> [What needs to be done]:
Isolate every line in the data with the string "that" and copy it.
☆ ☆ ☆ ☆ ☆ ☆ ☆
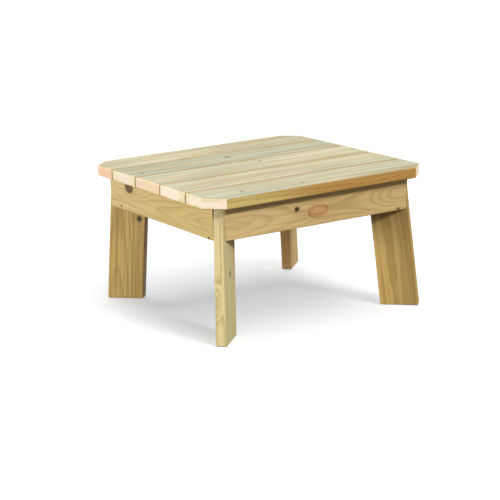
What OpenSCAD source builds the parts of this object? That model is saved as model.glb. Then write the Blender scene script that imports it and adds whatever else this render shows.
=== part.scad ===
// Raised sandbox: four mitred walls hold a shallow sand well on four splayed plank legs,
// and a planked cover lifts straight off the top.
// Millimetres. The origin is on the ground under the middle, +X along the cover boards, +Z up.

/* [Cover] */
// Height of the cover's top face above the ground
top_h = 425; // [390:5:480]
// Length of the cover boards
board_l = 745; // [720:5:800]
// Width of one cover board
board_w = 145; // [142:1:150]
// Thickness of the cover boards
board_t = 32; // [28:1:36]
// Gap between neighbouring cover boards
board_gap = 3; // [2:0.5:5]
// Length of the 45 degree cut along each side at the cover's corners
corner_cut = 51; // [30:1:60]
// How far the cover overhangs the walls all round
overhang = 36; // [25:1:45]
// Radius of the rounded long edges of the planed timber
arris = 4; // [2:0.5:5]

/* [Cover battens] */
// Width of a batten
batten_w = 45; // [35:1:50]
// Thickness of a batten
batten_t = 20; // [16:1:24]
// Distance of the outer battens from the middle of the cover
batten_x = 162; // [140:1:170]
// Play between the battens and the inside of the sand well
cover_play = 5; // [3:0.5:8]

/* [Walls] */
// Height of the walls
wall_h = 97; // [90:1:110]
// Thickness of the walls
wall_t = 33; // [28:1:36]

/* [Legs] */
// Width of a leg plank
leg_w = 117; // [110:1:125]
// Thickness of a leg plank
leg_t = 33; // [28:1:36]
// Outward lean of the legs, in degrees
leg_splay = 5; // [3:0.5:6]
// How far the head of a leg stands back from the corner where the walls' faces would meet
leg_set_back = 19; // [17:1:24]
// How far the heads of the legs stay below the walls' top edges, on which the cover rests
leg_drop = 0.5; // [0.5:0.5:3]

/* [Sand well] */
// Thickness of the boards that close the corners of the well
corner_board_t = 20; // [18:1:24]
// How far the corner boards stay below the cover boards
corner_board_drop = 5; // [3:1:10]
// Width and height of the ledger strips under the floor panel
ledger_s = 20; // [18:1:24]
// Thickness of the floor panel
floor_t = 9; // [6:1:12]
// Gap round the floor panel
floor_gap = 1; // [0.5:0.5:2]
// Diameter of the drain holes in the floor panel
drain_d = 8; // [6:1:12]

/* [Fasteners] */
// Shank diameter of the wood screws
screw_d = 4.5; // [4:0.5:5]
// Shank diameter of the coach screws that hold the legs
coach_d = 8; // [8:1:10]
// Length of the coach screws under the head
coach_l = 75; // [60:5:80]

/* [Badge] */
// Width of the oval badge
badge_w = 70; // [50:1:90]
// Height of the oval badge
badge_h = 37; // [30:1:50]
// Thickness of the badge at its rim
badge_t = 2.4; // [1.6:0.2:4]

/* [Hidden] */
$fn = 32;

board_n = 5;
cover_w = board_n * board_w + (board_n - 1) * board_gap;
cover_z = top_h - board_t;

// The walls' outer faces lie at +-wall_x and +-wall_y
wall_x = board_l / 2 - overhang;
wall_y = cover_w / 2 - overhang;
wall_z = cover_z - wall_h;
// Along a wall's outer face, from the theoretical corner to the mitred end against the leg
mitre_start = leg_t / sqrt(2);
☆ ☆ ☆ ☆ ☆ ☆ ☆
> [Response below]:
What OpenSCAD source builds the parts of this object? That model is saved as model.glb. Then write the Blender scene script that imports it and adds whatever else this render shows.
// Thickness of the boards that close the corners of the well
// Shank diameter of the coach screws that hold the legs